Why do we need SCIRE?

Cybersecurity experimentation on live environments is costly, time consuming, and disruptive (if not impossible). Thus, these tests provide sparse knowledge about complex cyber systems, and provide limited ability to answer “what if” questions: “What is the best way to defend our network?” “In creating defenses, which attacks should concern us as being most disruptive to this system?”

With SCIRE, enabling technologies for emulation and analysis in virtualized environments are beginning to coalesce to vastly improve our ability to develop, test, and deploy cybersecurity strategies. Our distinguished computer scientists and experts in statistical modeling have learned to design experiments that provide insight into the dynamics and interactions in a cyber system. In simple systems, results of these experiments can directly answer “what if” questions. In complex cyber systems, novel statistical methods for UQ are needed to understand complex interactions. Such statistical characterizations can then be used to explore alternative defense strategies.

Learn more about SCIRE’s three research thrusts:

Predictive Cyber Emulation

Developed at Sandia, Emulytics is a state-of-the-art tool set to define cyber-experiment models and testbeds at scale for complex, distributed systems.
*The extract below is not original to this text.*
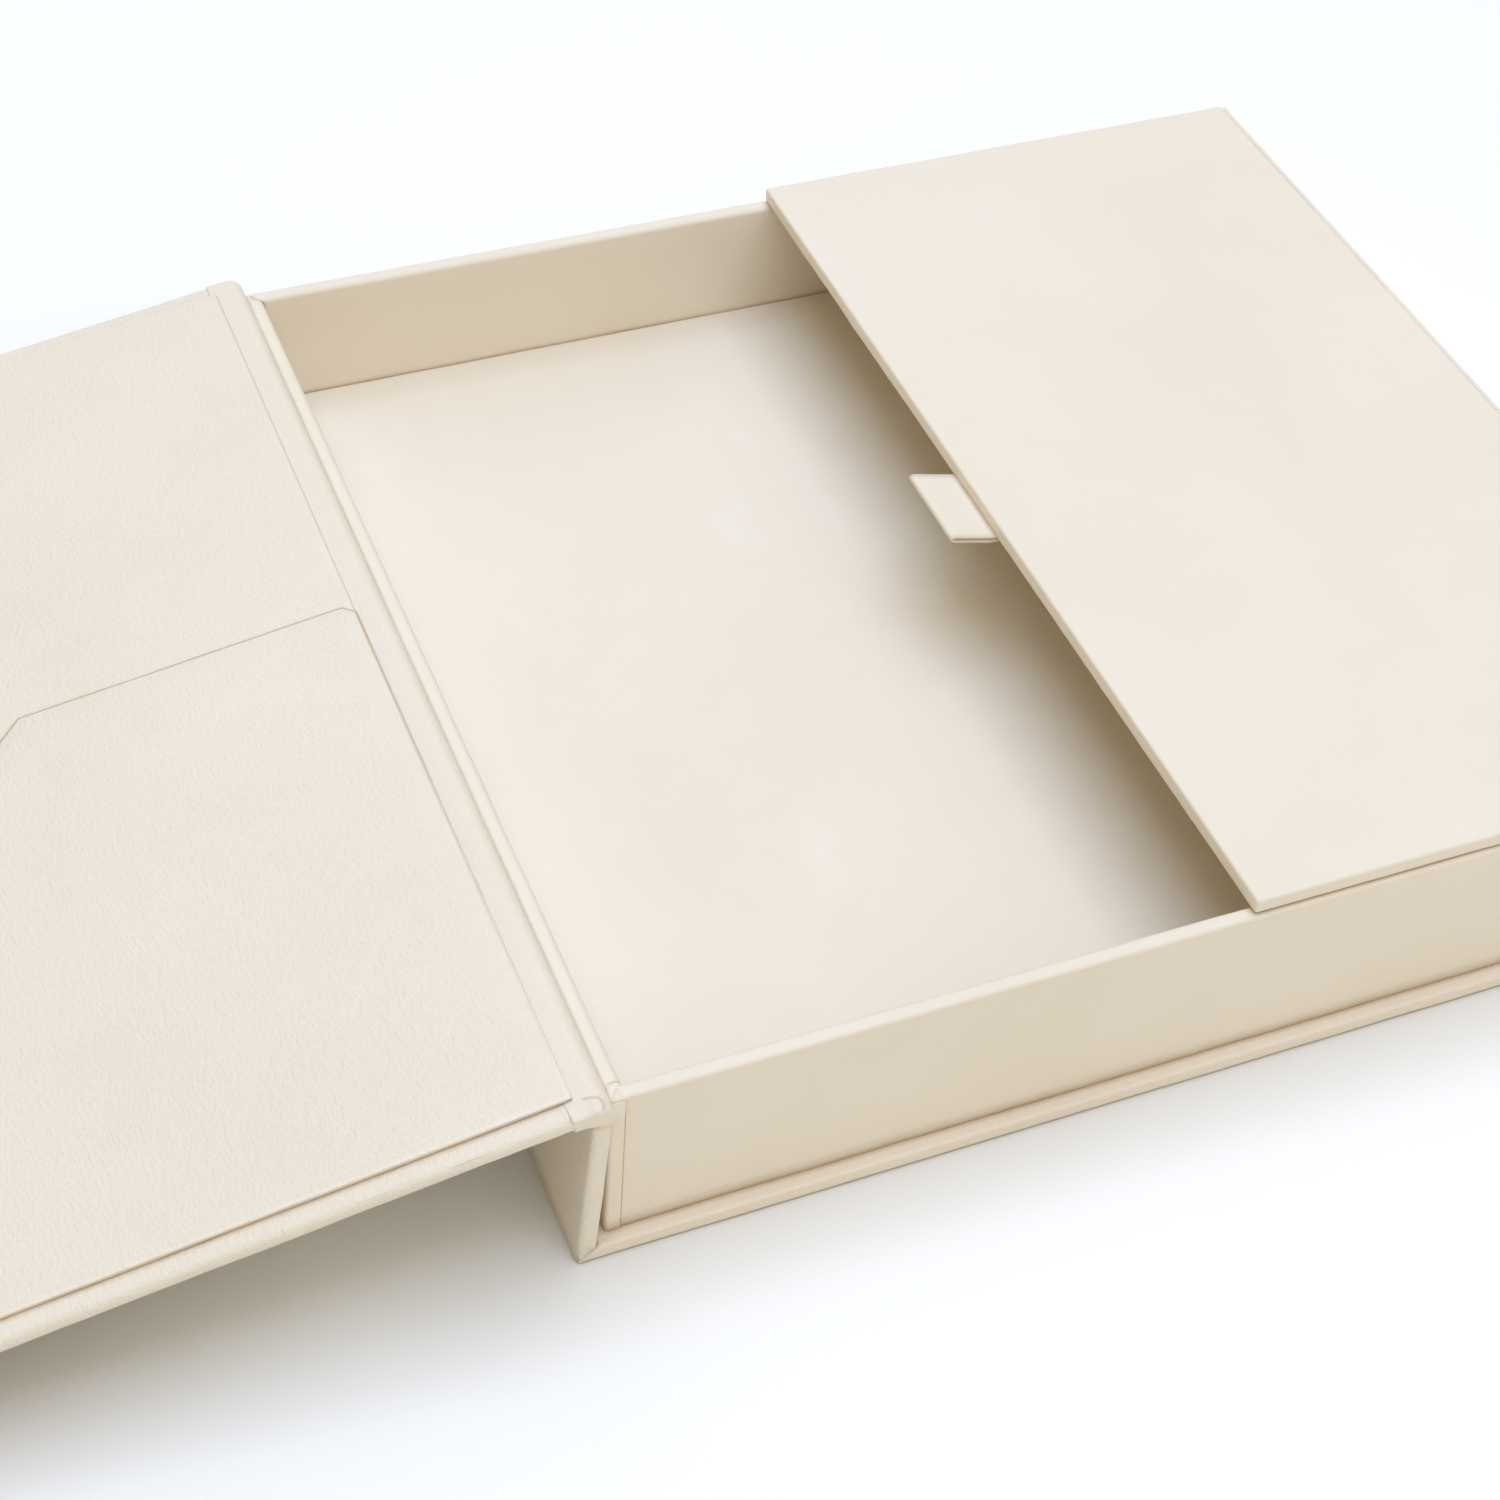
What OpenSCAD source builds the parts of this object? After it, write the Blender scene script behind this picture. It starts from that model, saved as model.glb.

These systems present challenges related to high-dimensionality, sparseness of data, and expensive forward models. Thus, it is still poorly understood how representation fidelity impacts predictive capabilities in real-world cyber systems, especially in situations with unknown/unobserved or pervasive threats where only the effects are observable. SCIRE utilizes Emulytics methods that scientifically address the well-posedness and fidelity of our models and testbeds under deep uncertainty in the threat space. Our in silico laboratory has enabled reproducible and replicable results for a variety of testbed states and threats to produce inputs for characterizing uncertainties. Additionally, emulation of threat mitigation strategies and extreme scenarios has been used to characterize risk management options.
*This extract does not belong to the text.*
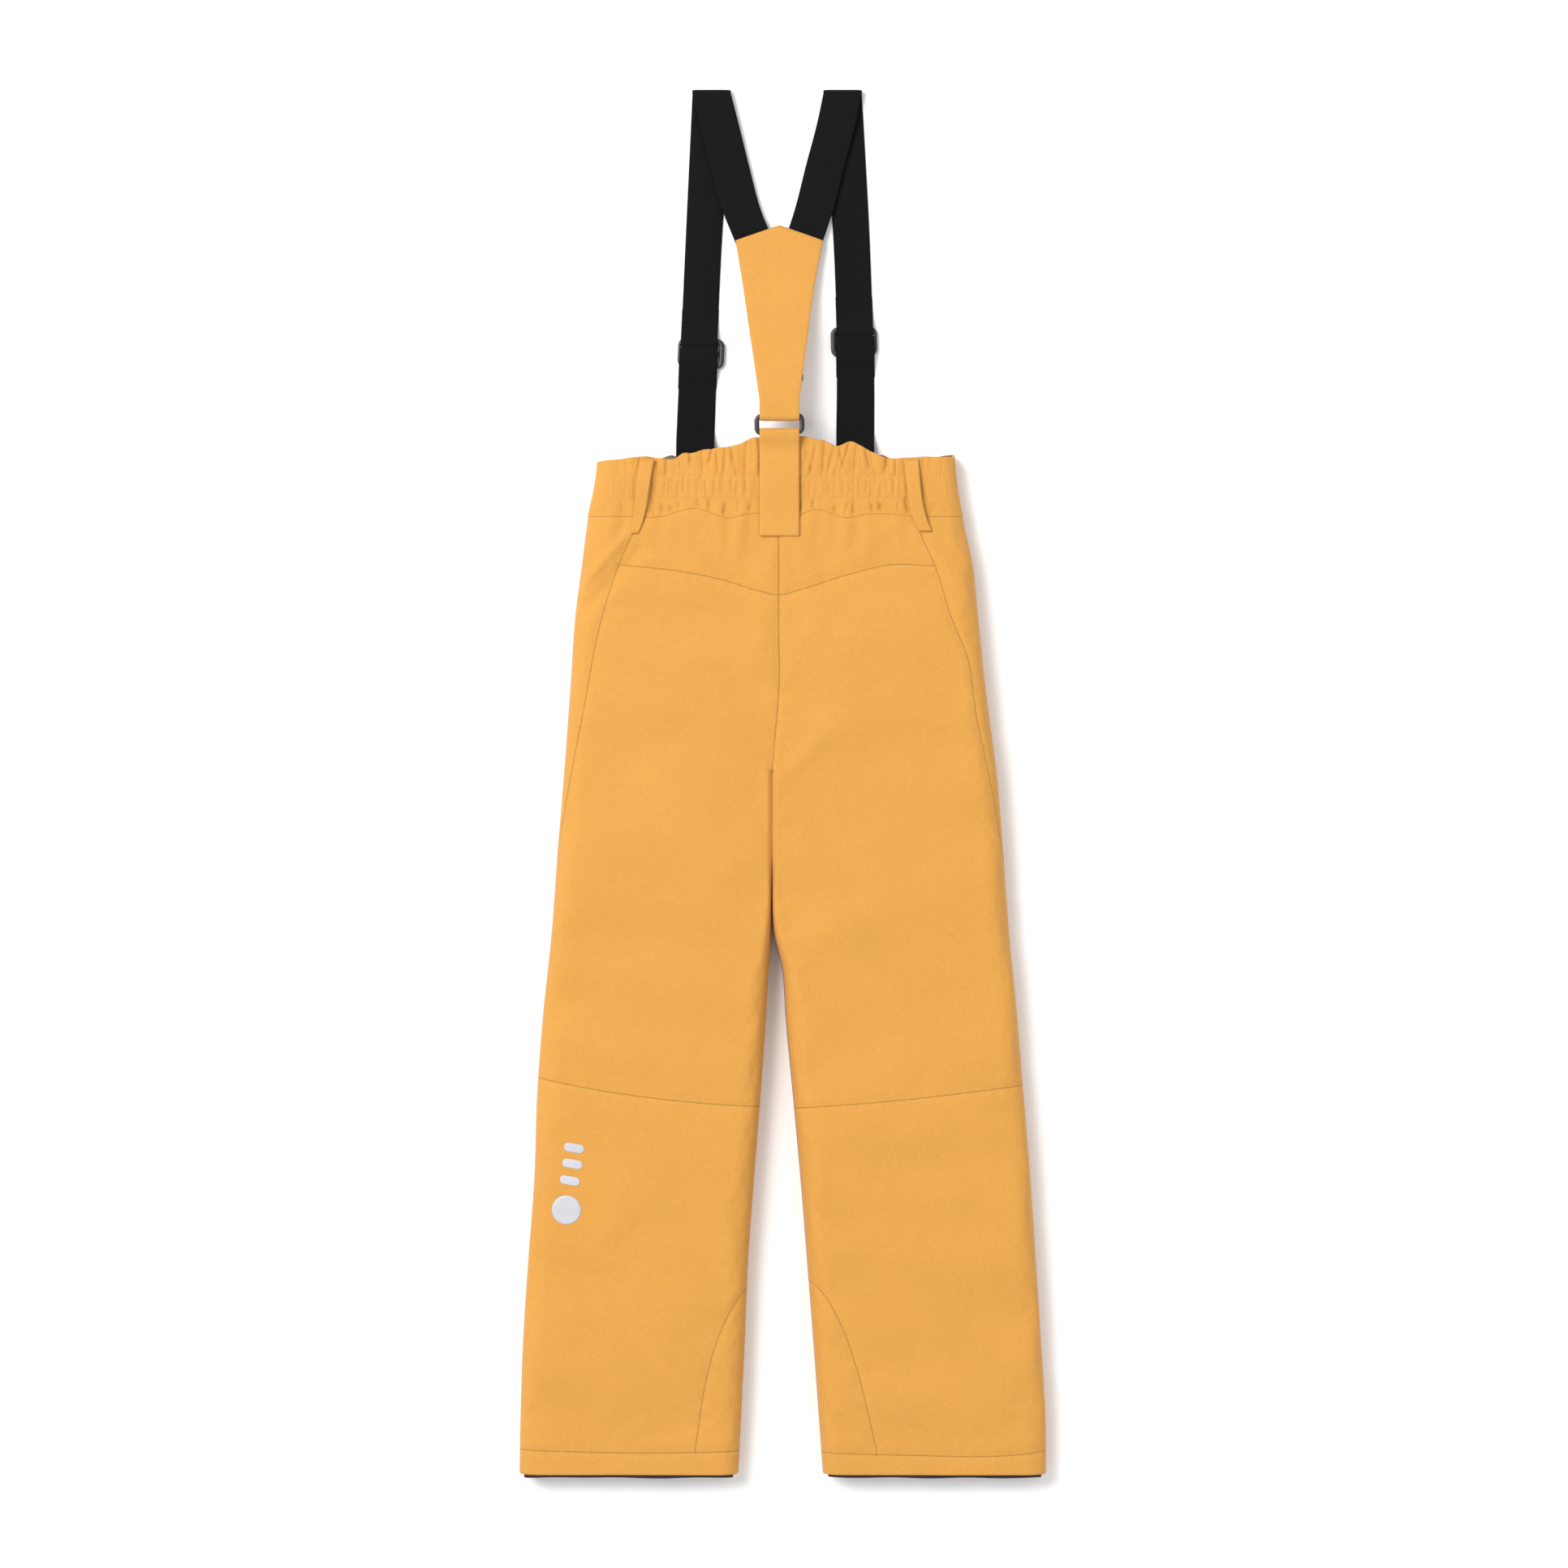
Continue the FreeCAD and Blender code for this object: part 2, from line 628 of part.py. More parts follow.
def build_belt_loop(side):
    """Strip sewn down at both ends, standing clear of the waistband between them."""
    middle, lean = ("-109.6", "1.8") if side == "left" else ("101", "-5")
    half = "belt_loop_width / 2"
    profile = prism(f"belt_loop_profile_{side}", [
        ("187", "31.2"),
        ("192", "30.9"),
        ("195", "32.2"),
        ("236", "29.2"),
        ("240", "27.6"),
        ("245", "27.2"),
        ("245", "28.8"),
        ("237", "31.2"),
        ("195", "34"),
        ("187", "32.8"),
    ], "YZ", "-far_side", "2 * far_side")
    outline = prism(f"belt_loop_outline_{side}", [
        (f"{middle} - {lean} - {half}", "186"),
        (f"{middle} - {lean} + {half}", "186"),
        (f"{middle} + {lean} + {half}", "246"),
        (f"{middle} + {lean} - {half}", "246"),
    ], "XY", LOW_Z, TALL)
    node(common(f"belt_loop_{side}_solid", profile, outline), f"belt_loop_{side}")


def build_trims():
    """Three reflective bars above a plain disc on the outer side of the left shin."""
    bars = []
    for index, (middle, height) in enumerate((("-157.7", "-273.5"), ("-158.9", "-285.4"), ("-160.8", "-298"))):
        straight = "bar_length - bar_height"
        bars.append(block(f"bar_middle{index}", (f"{middle} - ({straight}) / 2", f"{height} - bar_height / 2",
                                                 "leg_thick"),
                          (f"{middle} + ({straight}) / 2", f"{height} + bar_height / 2",
                           "leg_thick + trim_thickness")))
        for name, sign in (("left", "-"), ("right", "+")):
            bars.append(rod(f"bar_end{index}_{name}", (f"{middle} {sign} ({straight}) / 2", height,
                                                      "leg_thick + trim_thickness / 2"),
                            "z", "bar_height / 2", "trim_thickness"))
    node(fuse("reflective_bars_solid", *bars), "reflective_bars")
    node(rod("plain_disc_solid", ("-164", "-321", "leg_thick + trim_thickness / 2"), "z", "disc_radius",
             "trim_thickness"), "plain_disc")


def main():
    build_upper_garment()
    for side in ("left", "right"):
        build_lower_leg(side)
    build_fly()
    build_tab()
    build_ring()
    build_yoke()
    for side in ("left", "right"):
        build_braces(side)
        build_belt_loop(side)
    build_trims()
    document.recompute()
    export()


def export():
    os.makedirs("parts", exist_ok=True)
    for item in document.Objects:
        if "Invalid" in item.State or "Error" in item.State:
            raise RuntimeError(f"{item.Name} did not recompute: {item.State}")
    for item in NODES:
        shape = item.Shape
        if shape.isNull() or not shape.isValid() or shape.Volume <= 0:
            raise RuntimeError(f"{item.Label} has a bad shape")
        shape.exportStep(f"parts/{item.Label}.step")
        box = shape.BoundBox
        print(item.Label, len(shape.Solids), round(shape.Volume), [round(value, 1) for value in (
            box.XMin, box.XMax, box.YMin, box.YMax, box.ZMin, box.ZMax)])


main()
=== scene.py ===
import math

import bpy
import numpy as np
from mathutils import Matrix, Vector


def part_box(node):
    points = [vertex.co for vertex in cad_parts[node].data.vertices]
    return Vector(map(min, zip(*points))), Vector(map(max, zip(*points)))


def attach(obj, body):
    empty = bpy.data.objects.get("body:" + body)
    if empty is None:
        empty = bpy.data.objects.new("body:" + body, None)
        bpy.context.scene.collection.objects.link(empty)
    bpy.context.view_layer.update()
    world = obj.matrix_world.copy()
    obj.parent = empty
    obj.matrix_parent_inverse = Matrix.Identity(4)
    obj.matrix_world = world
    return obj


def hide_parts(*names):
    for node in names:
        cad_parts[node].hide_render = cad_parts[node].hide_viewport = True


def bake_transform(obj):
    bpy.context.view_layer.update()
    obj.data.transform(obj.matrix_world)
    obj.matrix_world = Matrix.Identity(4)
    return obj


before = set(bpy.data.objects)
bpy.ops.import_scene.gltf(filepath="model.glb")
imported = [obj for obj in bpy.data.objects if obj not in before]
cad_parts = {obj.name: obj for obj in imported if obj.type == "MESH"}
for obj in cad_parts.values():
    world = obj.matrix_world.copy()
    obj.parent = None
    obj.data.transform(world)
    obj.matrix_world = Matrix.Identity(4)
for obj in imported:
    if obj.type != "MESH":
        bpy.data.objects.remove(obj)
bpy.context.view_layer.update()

# Shapes are worked out in millimetres in the row frame: X across the waist, Y from hems to braces,
# Z up from the surface that the trousers lie on.
MM = 0.001
WAIST_Y = 201.0
CROTCH_Y = 9.0
GAP_Y = -112.0
HEM_Y = -519.5
MIDDLE_Z = 14.5
CENTRE_X = -4.0
LINING_INSET = 4.5

# Outline of the flat garment: (y, x) along each edge.
OUTER_LEFT = [
    (262, -141), (243, -141.5), (201, -148), (162, -153), (132, -157), (70, -161.5), (9, -166),
    (-52, -171), (-113, -175.5), (-175, -182), (-236, -186.5), (-297, -188.5), (-358, -193), (-420, -197),
    (-481, -199), (-530, -199.8),
]
OUTER_RIGHT = [
    (262, 128.5), (236, 130), (201, 135), (162, 143), (132, 146), (70, 152.5), (9, 160.5), (-52, 165.5),
    (-113, 170), (-175, 176), (-236, 181), (-297, 186), (-358, 190), (-420, 194), (-481, 197.5),
    (-530, 197.8),
]
INNER_LEFT = [
    (9, -9.05), (-60, -9.15), (-112, -9.6), (-144, -11.8), (-175, -13.6), (-236, -17.8), (-297, -22.6),
    (-358, -27), (-420, -29.6), (-481, -32.6), (-530, -35),
]
INNER_RIGHT = [
    (9, -8.95), (-60, -8.85), (-112, -7.9), (-139, -1.6), (-175, 1), (-236, 6.7), (-297, 12.3),
    (-358, 17.2), (-420, 22), (-481, 26.5), (-530, 30),
]
THICKNESS = [(262, 25), (201, 29), (132, 32.5), (9, 33.5), (-112, 31.5), (-358, 31), (-480, 28), (-530, 26.5)]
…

Uncertainty Quantification

Our UQ capabilities assess the confidence in computational predictions given a variety of information streams –  including models, experimental data, boundary conditions, and expert opinion. Cyber systems present unique research challenges in terms of model validation due to the presence of discontinuous and discrete outputs, the necessity for effective network inference for unknown network structures and topologies, and the tractability of high-dimensional structural and model uncertainties. We have developed a set of capabilities to perform validation and forward propagation of uncertainties – including configuration parameters and threats – to handle discreteness and discontinuities, dimension reduction, and multi-level multi-fidelity representations. These methods for scenario generation and uncertainty distributions produce data for our stochastic adversarial optimization models. Through UQ, we perform sensitivity analysis, drive experimental design, and develop reduced order models as inputs in emulation to develop abstractions that are cheaper than the full fidelity models, but still sufficient to properly represent the effects of uncertainties for forward UQ.
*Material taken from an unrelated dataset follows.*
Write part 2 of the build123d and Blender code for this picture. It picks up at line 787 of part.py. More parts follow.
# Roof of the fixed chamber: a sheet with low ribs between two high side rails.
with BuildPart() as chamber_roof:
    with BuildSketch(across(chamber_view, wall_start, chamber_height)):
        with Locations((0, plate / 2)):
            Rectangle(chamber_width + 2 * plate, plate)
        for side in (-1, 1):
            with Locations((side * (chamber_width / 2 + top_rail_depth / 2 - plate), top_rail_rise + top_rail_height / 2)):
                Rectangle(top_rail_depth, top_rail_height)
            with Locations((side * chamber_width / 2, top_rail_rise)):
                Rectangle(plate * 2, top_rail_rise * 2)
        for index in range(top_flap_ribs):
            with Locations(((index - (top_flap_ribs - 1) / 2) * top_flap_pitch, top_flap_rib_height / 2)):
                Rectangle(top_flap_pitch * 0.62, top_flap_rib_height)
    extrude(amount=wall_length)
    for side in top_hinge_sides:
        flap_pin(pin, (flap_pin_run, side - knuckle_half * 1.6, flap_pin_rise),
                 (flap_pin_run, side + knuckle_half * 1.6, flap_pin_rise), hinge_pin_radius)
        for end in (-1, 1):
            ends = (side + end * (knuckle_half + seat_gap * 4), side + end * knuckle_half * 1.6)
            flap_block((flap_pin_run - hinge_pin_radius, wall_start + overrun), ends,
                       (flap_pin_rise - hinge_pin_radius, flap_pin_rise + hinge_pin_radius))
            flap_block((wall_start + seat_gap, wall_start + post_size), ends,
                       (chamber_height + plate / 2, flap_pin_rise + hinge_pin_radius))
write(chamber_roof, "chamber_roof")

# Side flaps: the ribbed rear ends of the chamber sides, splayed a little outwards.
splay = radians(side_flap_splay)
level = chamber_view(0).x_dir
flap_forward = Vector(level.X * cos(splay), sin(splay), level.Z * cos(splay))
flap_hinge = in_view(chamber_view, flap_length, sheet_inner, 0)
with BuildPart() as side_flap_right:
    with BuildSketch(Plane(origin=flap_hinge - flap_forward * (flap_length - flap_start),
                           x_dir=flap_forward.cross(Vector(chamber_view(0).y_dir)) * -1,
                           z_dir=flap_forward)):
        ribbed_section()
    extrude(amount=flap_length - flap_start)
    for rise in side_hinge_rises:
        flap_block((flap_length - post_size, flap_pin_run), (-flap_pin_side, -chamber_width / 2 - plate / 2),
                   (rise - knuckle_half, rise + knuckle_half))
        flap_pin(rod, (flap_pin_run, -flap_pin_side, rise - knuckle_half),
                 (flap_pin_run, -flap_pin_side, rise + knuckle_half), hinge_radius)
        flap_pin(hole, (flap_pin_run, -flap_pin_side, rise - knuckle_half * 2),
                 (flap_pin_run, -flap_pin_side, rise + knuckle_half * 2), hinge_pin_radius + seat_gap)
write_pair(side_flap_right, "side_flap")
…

Stochastic Adversarial Optimization

Sandia developed and utilizes scalable, general-purpose decision-making capabilities for the risk management of both known and unknown cyber threats. The current state-of-the-art in adversarial optimization consists of domain specific models and algorithms that generally assume perfect knowledge on the part of the adversary, perfect execution of adversarial attacks, simultaneous attack vectors, known outcomes of specific attacks, and perfect execution of defender response. The simplest problems are strongly NP-hard, and there is a current lack of well-established solution procedures even for simplified models. SCIRE applies a suite of scalable stochastic adversarial optimization techniques to address (a) structural and design uncertainties, (b) parametric uncertainties, (c) unobservable uncertainties that naturally arise in cyber, and (d) temporally structured attacks. This allows us to identify a set of alternative plausible cyber models against which we can probabilistically devise and evaluate threat mitigation approaches – ultimately helping determine optimal investment and runtime defense strategies for interdicting potential future adversarial threats. These risk management strategies can then be evaluated for performance with emulation.